In this March 23, 2021 file photo, pedestrians walk past the New York Stock Exchange in New York's Financial District. (AP Photo/Mary Altaffer, File)
By Damian J. Troise and Alex Veiga
Technology and energy companies led stocks lower on Wall Street Monday, easing the market back from its recent all-time highs.
The S&P 500 slipped 0.1%, erasing an early gain. Technology companies accounted for a big share of the decline. Industrial and consumer-centric stocks also fell. Those losses outweighed gains in health care companies, banks and elsewhere in the market.
Energy companies slumped the most among S&P 500 stocks as the price of benchmark U.S. crude oil fell 2.6% to its lowest levels since May. The move lower follows a decline of 7.7% last week. Occidental Petroleum shed 3%.
Every major index was coming off weekly gains last week, which ended with record highs for the S&P 500 and the Dow Jones Industrial Average.
The modest pullback is another example of the volatility the market has seen amid uncertainty over the impact COVID-19 variants will have on the economy and the Federal Reserve’s next monetary policy moves, said Sylvia Jablonski, chief investment officer at Defiance ETFs.
“People who got in and saw some of the stocks that they hold at all-time highs on Friday, perhaps they’re selling a little bit off today and might be opportunistically trading some of this volatility,” she said.
The S&P 500 fell 4.17 points to 4,432.35. The Dow dropped 106.66 points, or 0.3%, to 35,101.85. The Nasdaq added 24.42 points, or 0.2%, to 14,860.18.

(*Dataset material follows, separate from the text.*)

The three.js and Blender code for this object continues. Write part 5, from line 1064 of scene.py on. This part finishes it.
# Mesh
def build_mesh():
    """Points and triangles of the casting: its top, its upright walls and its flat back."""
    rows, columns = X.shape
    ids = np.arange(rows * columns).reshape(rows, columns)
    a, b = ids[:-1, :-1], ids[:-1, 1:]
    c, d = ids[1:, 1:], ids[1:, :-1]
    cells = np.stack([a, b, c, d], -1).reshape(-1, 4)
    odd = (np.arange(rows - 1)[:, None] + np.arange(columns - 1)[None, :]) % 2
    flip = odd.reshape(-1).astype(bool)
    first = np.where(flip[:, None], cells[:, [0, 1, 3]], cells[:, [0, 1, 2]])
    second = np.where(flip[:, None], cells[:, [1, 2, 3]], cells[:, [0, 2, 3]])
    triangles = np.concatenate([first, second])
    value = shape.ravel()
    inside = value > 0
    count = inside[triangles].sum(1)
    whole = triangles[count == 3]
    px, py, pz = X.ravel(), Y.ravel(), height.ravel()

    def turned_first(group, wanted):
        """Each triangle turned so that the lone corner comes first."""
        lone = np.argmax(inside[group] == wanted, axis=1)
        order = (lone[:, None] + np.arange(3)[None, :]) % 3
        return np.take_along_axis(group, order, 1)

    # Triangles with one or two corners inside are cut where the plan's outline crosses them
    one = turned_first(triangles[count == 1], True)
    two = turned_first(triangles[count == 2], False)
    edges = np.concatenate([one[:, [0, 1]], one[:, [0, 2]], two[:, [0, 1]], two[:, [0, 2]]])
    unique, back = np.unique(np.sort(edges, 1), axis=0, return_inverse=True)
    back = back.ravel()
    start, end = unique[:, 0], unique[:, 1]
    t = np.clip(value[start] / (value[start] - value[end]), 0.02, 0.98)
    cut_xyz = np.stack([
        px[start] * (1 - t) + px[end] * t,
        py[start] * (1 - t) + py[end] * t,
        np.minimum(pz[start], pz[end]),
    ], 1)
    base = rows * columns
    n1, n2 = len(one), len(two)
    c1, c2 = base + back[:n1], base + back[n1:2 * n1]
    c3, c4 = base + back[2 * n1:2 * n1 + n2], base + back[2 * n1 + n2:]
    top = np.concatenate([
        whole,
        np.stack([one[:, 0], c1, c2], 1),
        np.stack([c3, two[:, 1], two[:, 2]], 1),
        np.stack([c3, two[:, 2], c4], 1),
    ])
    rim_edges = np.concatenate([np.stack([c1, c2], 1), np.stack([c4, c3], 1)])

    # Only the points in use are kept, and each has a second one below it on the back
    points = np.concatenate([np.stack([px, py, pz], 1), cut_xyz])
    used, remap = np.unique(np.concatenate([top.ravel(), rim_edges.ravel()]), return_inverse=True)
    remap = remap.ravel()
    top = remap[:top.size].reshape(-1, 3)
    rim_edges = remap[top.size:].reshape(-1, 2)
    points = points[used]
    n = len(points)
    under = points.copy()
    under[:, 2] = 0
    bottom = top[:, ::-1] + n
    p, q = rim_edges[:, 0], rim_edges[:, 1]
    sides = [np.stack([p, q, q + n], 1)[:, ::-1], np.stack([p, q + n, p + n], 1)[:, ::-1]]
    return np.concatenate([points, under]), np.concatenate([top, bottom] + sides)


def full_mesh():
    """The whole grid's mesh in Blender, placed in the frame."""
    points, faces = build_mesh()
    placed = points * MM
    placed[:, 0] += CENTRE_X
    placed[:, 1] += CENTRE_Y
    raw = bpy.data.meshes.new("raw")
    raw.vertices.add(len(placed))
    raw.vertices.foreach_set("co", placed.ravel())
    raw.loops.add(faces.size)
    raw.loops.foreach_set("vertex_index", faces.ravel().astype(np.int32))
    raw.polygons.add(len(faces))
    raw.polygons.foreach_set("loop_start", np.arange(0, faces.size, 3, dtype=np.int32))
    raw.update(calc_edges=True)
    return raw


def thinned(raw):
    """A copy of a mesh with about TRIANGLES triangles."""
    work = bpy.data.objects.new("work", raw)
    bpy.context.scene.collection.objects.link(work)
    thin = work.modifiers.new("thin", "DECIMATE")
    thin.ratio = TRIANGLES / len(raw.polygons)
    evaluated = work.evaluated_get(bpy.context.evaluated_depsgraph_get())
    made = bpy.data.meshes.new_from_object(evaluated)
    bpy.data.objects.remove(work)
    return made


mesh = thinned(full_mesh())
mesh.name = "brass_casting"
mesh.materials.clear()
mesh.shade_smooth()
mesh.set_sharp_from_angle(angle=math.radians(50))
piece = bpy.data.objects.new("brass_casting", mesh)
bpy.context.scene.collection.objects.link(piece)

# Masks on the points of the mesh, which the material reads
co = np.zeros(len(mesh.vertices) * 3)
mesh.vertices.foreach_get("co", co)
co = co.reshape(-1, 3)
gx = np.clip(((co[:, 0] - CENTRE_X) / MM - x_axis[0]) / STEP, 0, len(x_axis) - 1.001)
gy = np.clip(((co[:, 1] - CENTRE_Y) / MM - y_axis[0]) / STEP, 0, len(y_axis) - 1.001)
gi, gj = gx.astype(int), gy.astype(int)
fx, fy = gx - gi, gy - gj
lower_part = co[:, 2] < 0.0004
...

Smaller companies fell more than the rest of the market. The Russell 2000 index lost 12.95 points, or 0.6%, to 2,234.81.
Bond yields moved higher. The yield on the 10-year Treasury rose to 1.32% from 1.28% late Friday. Bond yields tend to move with expectations for the economy and for inflation.
The latest round of corporate earnings is winding down, and nearly 90% of companies in the S&P 500 have reported their latest results. The reports have been mostly solid. Tyson Foods jumped 8.7% for one of the biggest gains in the S&P 500 Monday after handily beating Wall Street's profit forecasts.
Investors are also closely watching the world's reaction to the latest surge of the coronavirus. Some governments have reimposed limits on business and travel. China canceled flights as it tries to stop a rash of outbreaks. Australia’s two most populous states have told people to stay home except to go to work or for a handful of other reasons.
Analysts expect the U.S. and global economies to continue growing, but have cautioned that the resurgent virus could slow down the pace.
“That's one part of the story and that could be holding back" the stock market, said David Kelly, chief global strategist at JPMorgan Funds. “We don't really have a handle on how bad the delta variant might get.”
Investors have been taking in a steady stream of encouraging economic reports. The latest from the Labor Department shows that U.S. employers posted a record 10.1 million job openings in June. That follows Friday's report that the economy generated 943,000 jobs last month and the unemployment rate fell to 5.4% from 5.9% in June.
The solid jobs figures also raise some concerns about wage inflation and the pace of economic growth.
“We’re burning our way back to full employment fast," Kelly said. “Once we get there the economy is going to slow down.”
The latest figures also raise concerns about inflation fueled by the improving job market, as employers are potentially forced to raise wages to fill jobs.
Investors will get another piece of data on inflation when the Labor Department releases its consumer price index for July on Wednesday. Wall Street is still trying to gauge how much inflation might rise as the economy recovers and whether that will push the Federal Reserve to trim back its support for the economy sooner than expected.
Major indexes Europe edged lower while indexes in Asia ended mixed.